Why is Little’s Law Useful in Practice
\(L\), \(\lambda\), and \(W\) are three quite different and important measures of effectiveness of system performance, and Little’s Law insists that they must obey the “law”.
You may have a strong desire to increase system performance by seeking higher throughput (\(\lambda\)), or you may want to lower the length of time a task is waiting in the queue (\(W\)), or you may want to reduce the average number of tasks in the system at a time (\(L\)).

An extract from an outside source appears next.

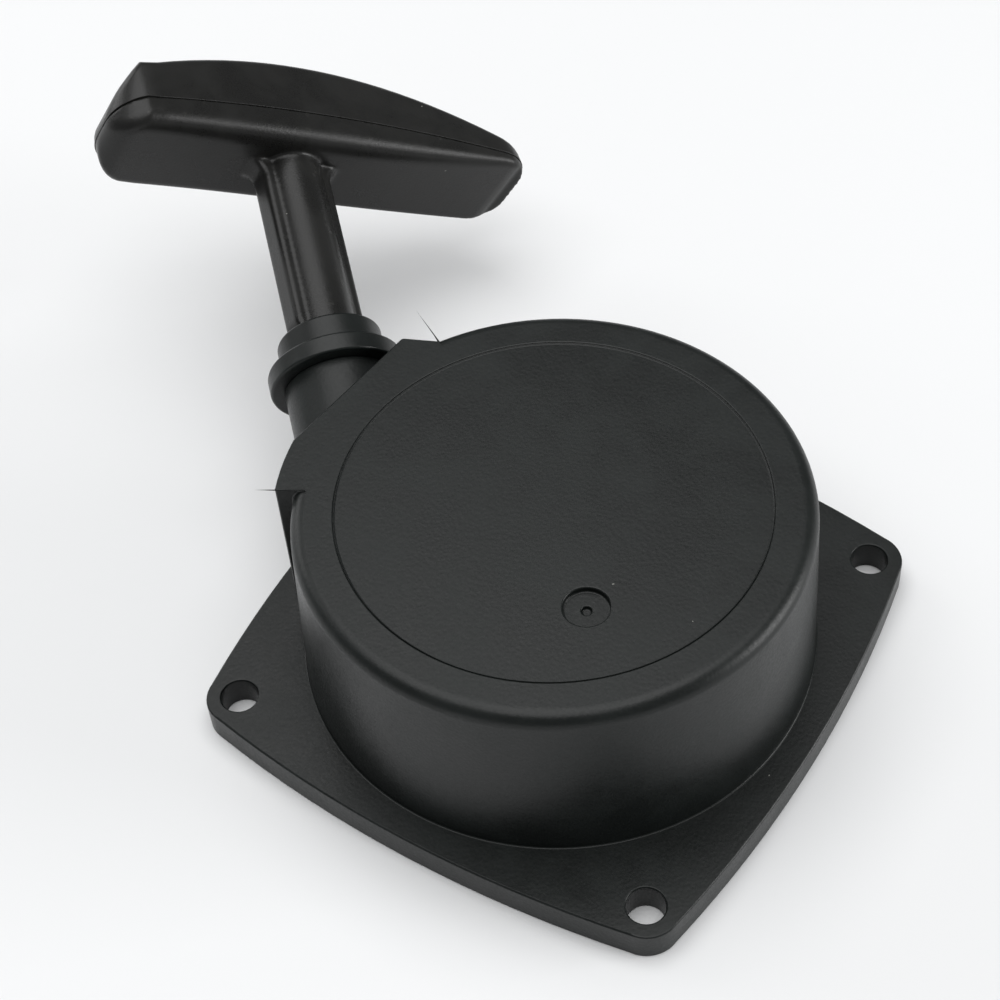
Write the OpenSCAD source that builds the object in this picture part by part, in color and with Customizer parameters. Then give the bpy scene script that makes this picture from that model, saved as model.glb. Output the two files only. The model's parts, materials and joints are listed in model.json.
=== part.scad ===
// Recoil starter for a small two-stroke engine.
// The origin is on the crank axis at the mounting face, and +Z points away from the engine.
// The rope leaves the cup at its -X side and runs out over the -X +Y corner of the flange.

/* [Flange] */
// Distance between neighbouring mounting holes
hole_spacing = 70; // [66:1:84]
// Diameter of each mounting hole
hole_d = 5.6; // [5:0.1:6.4]
// Thickness of the flange
flange_t = 5.3; // [4:0.1:6.5]
// How far the middle of each side stands outside the hole centres
side_margin = 8.2; // [8:0.1:9]
// Radius of the four bulged sides
side_r = 200; // [180:5:300]

/* [Cup] */
// Height of the cup above the mounting face
cup_h = 35.1; // [33:0.1:43]
// Thickness of the cup's top wall
top_wall = 2.5; // [2:0.1:3]
// Radius of the rounded top edge
edge_r = 2.3; // [1.4:0.1:2.6]
// Depth of the round label recess
recess_depth = 0.3; // [0.2:0.05:0.6]
// Radius of the gate mark
gate_r = 3.3; // [2.5:0.1:4]

/* [Rope outlet] */
// Direction in which the rope leaves, seen from above
outlet_angle = 135; // [133:0.5:137]
// Upward tilt of the outlet
outlet_tilt = 13.8; // [12:0.2:15]
// Outer radius of the outlet boss
boss_r = 8.6; // [8:0.1:9]
// Radius of the guide ring that faces the cup
guide_r = 10.75; // [10:0.05:11.5]
// Radius of the guide's outer step
guide_step_r = 8.3; // [7.8:0.1:9]

/* [Rope and reel] */
// Diameter of the rope
rope_d = 3.2; // [2.8:0.1:3.4]
// Turns of rope below the last lap on the reel
rope_turns = 4; // [3:1:4]
// Radius of the reel's bearing bore
reel_bore_r = 6.95; // [6.5:0.05:7.2]

/* [Grip] */
// Reach of the grip bar's low end from the stem
grip_low_end = 43.2; // [38:0.2:46]
// Reach of the grip bar's high end from the stem
grip_high_end = 32; // [29:0.2:36]
// Thickness of the grip bar across its flat sides
grip_t = 17; // [16:0.2:20]
// Depth of the grip bar at its crown
grip_depth = 16; // [15:0.2:18]
// Turn of the grip about the rope
grip_twist = 29; // [0:1:60]
// Radius of the stem's round core
stem_r = 5; // [4.8:0.05:5.4]
// Length of the stem from the guide to the bar
stem_reach = 33.4; // [28:0.2:40]

/* [Hidden] */
$fn = 96;
cut = 1;                                    // overshoot of cutting tools
rim_fn = 180;

// Colours
moulded_black = [0.17, 0.18, 0.18];
grip_black = [0.2, 0.2, 0.19];
rope_grey = [0.75, 0.73, 0.68];
spring_steel = [0.45, 0.47, 0.5];
plated_steel = [0.75, 0.75, 0.72];
reel_grey = [0.3, 0.3, 0.31];

// Flange and cup
hole_half = hole_spacing / 2;
side_reach = hole_half + side_margin;
corner_r = side_r - norm([hole_half, side_r - side_reach + hole_half]);
corner_lap = 0.03;                          // lets each corner circle cross the side arcs
cup_r = hole_spacing * 0.538;               // at the bottom of the rounded top edge
cup_base_r = cup_r + 1.15;                  // the wall has draft
cavity_r = cup_r - 2.15;
ceiling_z = cup_h - top_wall;
recess_r = cup_r - 6.35;
gate_distance = cup_r * 0.51;
gate_depth = 0.9;
gate_hole_r = 0.7;
shoulder_r = cup_r + 2.55;
shoulder_flat = cup_r + 0.55;
shoulder_angles = [151, 206.5];
shoulder_flat_angle = 174.5;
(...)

Any of these things is achievable, but Little’s Law highlights the interdependencies between these variables, allowing you to understand the implications in making system changes that try and achieve your goals. We can use this simple law to make better decisions.
Remarkably, Little’s Law holds for queueing systems “with any distribution of processing times, ordering, or practically anything else”. Simple ideas can be extremely powerful. Little’s Law is one such idea.